TASK INSTRUCTIONS
Go through the lines below. Copy those with "scene".

DATA LINES
---
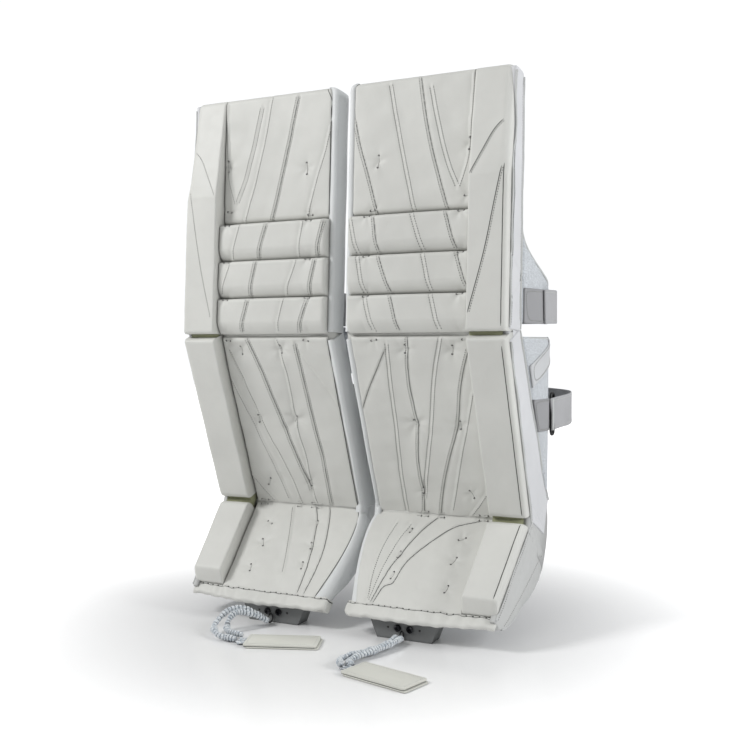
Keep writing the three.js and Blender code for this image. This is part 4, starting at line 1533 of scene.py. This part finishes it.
def make_ring(side):
    """The ring the tie hangs from."""
    low, high = (np.array(c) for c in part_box("toe_tie_ring_" + side))
    thick = 1.2 * MM
    middle, radius = (low + high) / 2, (high[2] - low[2]) / 2 - thick
    angles = np.linspace(0, 2 * math.pi, 41)
    points = np.stack([0 * angles, radius * np.cos(angles), radius * np.sin(angles)], axis=1) + middle
    builder = Builder()
    builder.add(*sweep(points, np.tile((1.0, 0, 0), (len(points), 1)), circle(thick, 10)))
    ring = builder.build("toe_tie_ring_" + side, [BLACK_PLASTIC])
    place_one(ring, side, "boot", "black_plastic", "toe_tie_ring")


# Each tie in its own pad's frame: the cord's path, how far its strands part, and its tab's root and far end.
TIES = {
    "left": ([(108, -31.2, 9), (107, -66, 9), (97, -102, 8), (83, -136, 8), (81, -160, 7.5),
              (91, -172, 7.5)],
             [4.0, 4.6, 4.4, 5.0, 6.0, 7.5], (101, -172), (210, -200)),
    "right": ([(108, -31.2, 9), (126, -54, 26), (143, -76, 31), (150, -100, 15), (132, -121, 8.5),
               (99, -126, 7.5)],
              [3.6, 4.6, 7.0, 9.5, 9.0, 7.0], (84, -128), (-26, -88)),
}


def strand(builder, curve, apart, which):
    """One of the tie's two winding strands: thin fabric gathered into rings over elastic."""
    radius, pitch, step = 5.2, 5.6, 0.75
    fine = spline([(*p, gap + 0.6) for p, gap in zip(curve, apart)], step)
    path, gap = fine[:, :3], fine[:, 3]
    forward = unit(np.gradient(path, axis=0))
    side = unit(np.cross(forward, (0, 0, 1.0)))
    up = np.cross(side, forward)
    s = np.arange(len(path)) * step
    turn = s / 34.0 + which * math.pi
    aside = gap * np.cos(0.35 * np.sin(turn)) * (1 if which else -1)
    path = path + (side * aside[:, None] + up * (1.6 * np.sin(turn))[:, None])
    path[:, 2] = np.maximum(path[:, 2], radius * 1.05)
    rings = np.abs(np.sin(math.pi * s / pitch + 2.1 * which + 0.8 * np.sin(s / 11.0)))
    lumps = 1 + 0.10 * np.sin(s / 5.3 + which) + 0.07 * np.sin(s / 2.9 + 2)
    size = (0.58 + 0.46 * rings ** 0.6) * lumps
    turned = up * np.cos(turn)[:, None] + side * np.sin(turn)[:, None]
    builder.add(*sweep(path, turned, circle(radius, 12, 0.86), size))
    # Painted shade: a dark inner tube that shows where the gathered rings dip.
    builder.add(*sweep(path[3:-3], turned[3:-3], circle(radius * 0.78, 10, 0.86), lumps[3:-3]), slot=1)


def ruffle(cord, on_tab):
    """The cord's flat gathered end, sewn onto the tab."""
    rows, columns = 41, 12
    a, t = np.meshgrid(np.linspace(-1, 1, rows), np.linspace(0, 1, columns), indexing="ij")
    frill = 1.5 * np.sin(9.5 * a + 1) * (1 - t) + 0.8 * np.sin(17 * a)
    u = -13 + 17 * t + 2.0 * np.sin(7 * a) * (1 - t)
    v = a * (12 - 1.5 * np.sin(math.pi * t))
    top = np.stack([u, v, 4.8 + frill], axis=-1).reshape(-1, 3)
    cord.add(on_tab(np.vstack([top, top - [0, 0, 1.6]])), slab_faces(rows, columns))


TAB_LENGTH, TAB_HALF = 113.0, 26.5
# The tab's layers: bottom, top, how much wider, how far it slides along, and its material.
# The narrower middle layer takes the dark seam-shadow material: painted shadow in the gap between the
# leather layers.
TAB_LAYERS = ((0.3, 2.6, 0.0, 3.0, 0), (2.4, 3.8, -1.2, -1.0, 1), (3.6, 6.9, 0.0, 0.0, 0))


def tab_layer(tab, place_points, low, high, grow, slide, slot):
    """One layer of the tab, with rounded corners."""
    near, far, side = 3 + slide, TAB_LENGTH + slide - 3, TAB_HALF - 3
    ring = []
    for cx, cy, first in ((far, side, 0), (near, side, 90), (near, -side, 180), (far, -side, 270)):
        for turn in (0, 30, 60, 90):
            angle = math.radians(first + turn)
            ring.append((cx + (3 + grow) * math.cos(angle), cy + (3 + grow) * math.sin(angle)))
    ring = np.array(ring)
    centre = ring.mean(0)
    rows = [(low, 0.985), (low + 0.5, 1.0), (high - 0.6, 1.0), (high, 0.985)]
    points = [np.hstack([centre + (ring - centre) * k, np.full((len(ring), 1), z)]) for z, k in rows]
    tab.add(place_points(np.vstack(points)), tube_faces(len(rows), len(ring)), slot)


def tab_stitches(thread, place_points):
    """The row of stitches round the tab's top."""
    near, far, side = 4, TAB_LENGTH - 4, TAB_HALF - 4
    corners = np.array([(near, -side), (far, -side), (far, side), (near, side), (near, -side)])
    for first, second in zip(corners[:-1], corners[1:]):
        length = np.linalg.norm(second - first)
        aim = (second - first) / length
        for step in np.arange(0, length, 3.2):
            points = np.array([np.append(first + aim * (step + d), 7.0) for d in (0, 0.9, 1.8)])
            thread.add(*sweep(place_points(points), np.tile((0, 0, 1.0), (3, 1)), circle(0.4 * MM, 5, 0.6)))


def make_tie(side):
    """The toe tie: a two-strand gathered cord ending in a ruffle and a layered, stitched tab."""
    curve, apart, root, end = TIES[side]
    flip = np.array([1 if side == "left" else -1, 1, 1])
    start = np.array([*root, 0.0])
    heading = np.array([*end, 0.0]) - start
    heading /= np.linalg.norm(heading)
    left = np.array([-heading[1], heading[0], 0.0])

    def world(points):
        return (np.asarray(points, float) + [X0, Y0, 0]) * flip * MM

    def on_tab(points):
        """Tab coordinates: u along it, v across it and w up."""
        u, v, w = points.T
        return start + np.outer(u, heading) + np.outer(v, left) + np.outer(w, (0, 0, 1.0))

    def in_world(points):
        return world(on_tab(points))
    cord, tab, thread = Builder(), Builder(), Builder()
    for which in (0, 1):
        strand(cord, curve, apart, which)
    ruffle(cord, on_tab)
    cord.vertices = [world(points) for points in cord.vertices]
    cord = cord.build("toe_tie_cord_" + side, [SLEEVE, SLEEVE_FOLD_SHADE])
    place_one(cord, side, "toe_tie", "cord_sleeve", "toe_tie_cord")
    for layer in TAB_LAYERS:
        tab_layer(tab, in_world, *layer)
    tab = tab.build("toe_tie_tab_" + side, [TAB, GROOVE])
    place_one(tab, side, "toe_tab", "tab_leather", "toe_tie_tab")
    tab_stitches(thread, in_world)
    thread = thread.build("toe_tie_tab_stitches_" + side, [THREAD])
    place_one(thread, side, "toe_tab", "tab_leather")


def make_toe():
    make_bridge()
    for side in ("left", "right"):
        make_ring(side)
        make_tie(side)


# ---------------------------------------------------------------- scene

AMBIENT = 0.36  # the sky's light; the camera itself sees it white


FLOOR_HALF = 8.0
FADE_START, FADE_END = 0.18, 1.0  # distances from the middle, in metres


def make_stage():
    """A plain pale floor that fades to white with distance, and a plain white sky."""
    floor = Builder()
    corners = [(x * FLOOR_HALF, y * FLOOR_HALF, 0) for x, y in ((-1, -1), (1, -1), (1, 1), (-1, 1))]
    floor.add(corners, [(0, 1, 2, 3)])
    obj = floor.build("floor", [])
    m = Nodes("floor_white")
    shade = m.mix(m.noise(3.0), rgb(0.90, 0.90, 0.90), rgb(0.92, 0.92, 0.92))
    m.set(color=shade, roughness=0.18, specular=0.35)
    away = m.add("ShaderNodeVectorMath", {0: m.place}, operation="LENGTH").outputs["Value"]
    eye = m.add("ShaderNodeLightPath").outputs["Is Camera Ray"]
    fade = m.add("ShaderNodeMapRange", {"Value": away, "From Min": FADE_START, "From Max": FADE_END},
                 interpolation_type="SMOOTHSTEP")
    glow = m.math("MULTIPLY", fade.outputs["Result"], eye)
    m.put(m.bsdf.inputs["Emission Color"], rgb(1, 1, 1))
    m.put(m.bsdf.inputs["Emission Strength"], glow)
    obj.data.materials.append(m.material)
    world = bpy.data.worlds.new("studio")
    bpy.context.scene.world = world
    world.use_nodes = True
    tree = world.node_tree
    tree.nodes["Background"].inputs["Color"].default_value = rgb(0.98, 0.99, 1.0)
    rays = tree.nodes.new("ShaderNodeLightPath")
    strength = tree.nodes.new("ShaderNodeMapRange")
    strength.inputs["To Min"].default_value, strength.inputs["To Max"].default_value = AMBIENT, 1.04
    tree.links.new(rays.outputs["Is Camera Ray"], strength.inputs["Value"])
    tree.links.new(strength.outputs["Result"], tree.nodes["Background"].inputs["Strength"])
    bpy.context.scene.view_settings.view_transform = "Standard"


def area_light(name, place_at, look_at, size, watts):
    """A square lamp that faces look_at."""
    data = bpy.data.lights.new(name, "AREA")
    data.shape, data.size, data.energy, data.color = "SQUARE", size, watts, LIGHT_COLORS[name]
    light = bpy.data.objects.new(name, data)
    bpy.context.scene.collection.objects.link(light)
    direction = Vector(look_at) - Vector(place_at)
    light.location = place_at
    light.rotation_euler = direction.to_track_quat("-Z", "Y").to_euler()


LIGHT_COLORS = {"key": (1, 1, 1), "fill": (0.98, 0.99, 1.0)}


def make_lights():
    area_light("key", (-1.9, -1.9, 2.4), (0, 0, 0.4), 0.9, 62)
    area_light("fill", (2.8, 0.2, 1.4), (0, 0, 0.5), 1.4, 44)


CAMERA_AT = (0.7445, -1.4266, 0.4605)
CAMERA_AZIMUTH, CAMERA_DOWN, CAMERA_ROLL = 25.89, 1.76, -0.25  # degrees
CAMERA_LENS, CAMERA_SENSOR = 47.28, 36.0  # millimetres


def make_camera():
    data = bpy.data.cameras.new("camera")
    data.lens, data.sensor_width = CAMERA_LENS, CAMERA_SENSOR
    camera = bpy.data.objects.new("camera", data)
    aim = Euler((math.radians(90 - CAMERA_DOWN), 0, math.radians(CAMERA_AZIMUTH))).to_matrix()
    turn = aim @ Matrix.Rotation(math.radians(CAMERA_ROLL), 3, "Z")
    camera.matrix_world = Matrix.Translation(CAMERA_AT) @ turn.to_4x4()
    bpy.context.scene.collection.objects.link(camera)
    bpy.context.scene.camera = camera


make_thigh_face()
make_knee_rolls()
make_thigh_roll()
make_shin_face()
make_shin_roll()
make_boot_face()
make_boot_binding()
make_boot_roll()
make_cores()
make_thigh_wall()
make_shin_wall()
make_outer_gusset()
make_boot_wall()
make_boot_inner_wall()
make_ankle_crease()
make_knee_fold()
make_leg_parts()
make_wings()
make_patches()
make_straps()
make_calf_loop()
make_toe()
make_stage()
make_lights()
make_camera()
---
TASK RESPONSE
Keep writing the three.js and Blender code for this image. This is part 4, starting at line 1533 of scene.py. This part finishes it.
# ---------------------------------------------------------------- scene
    bpy.context.scene.world = world
    bpy.context.scene.view_settings.view_transform = "Standard"
    bpy.context.scene.collection.objects.link(light)
    bpy.context.scene.collection.objects.link(camera)
    bpy.context.scene.camera = camera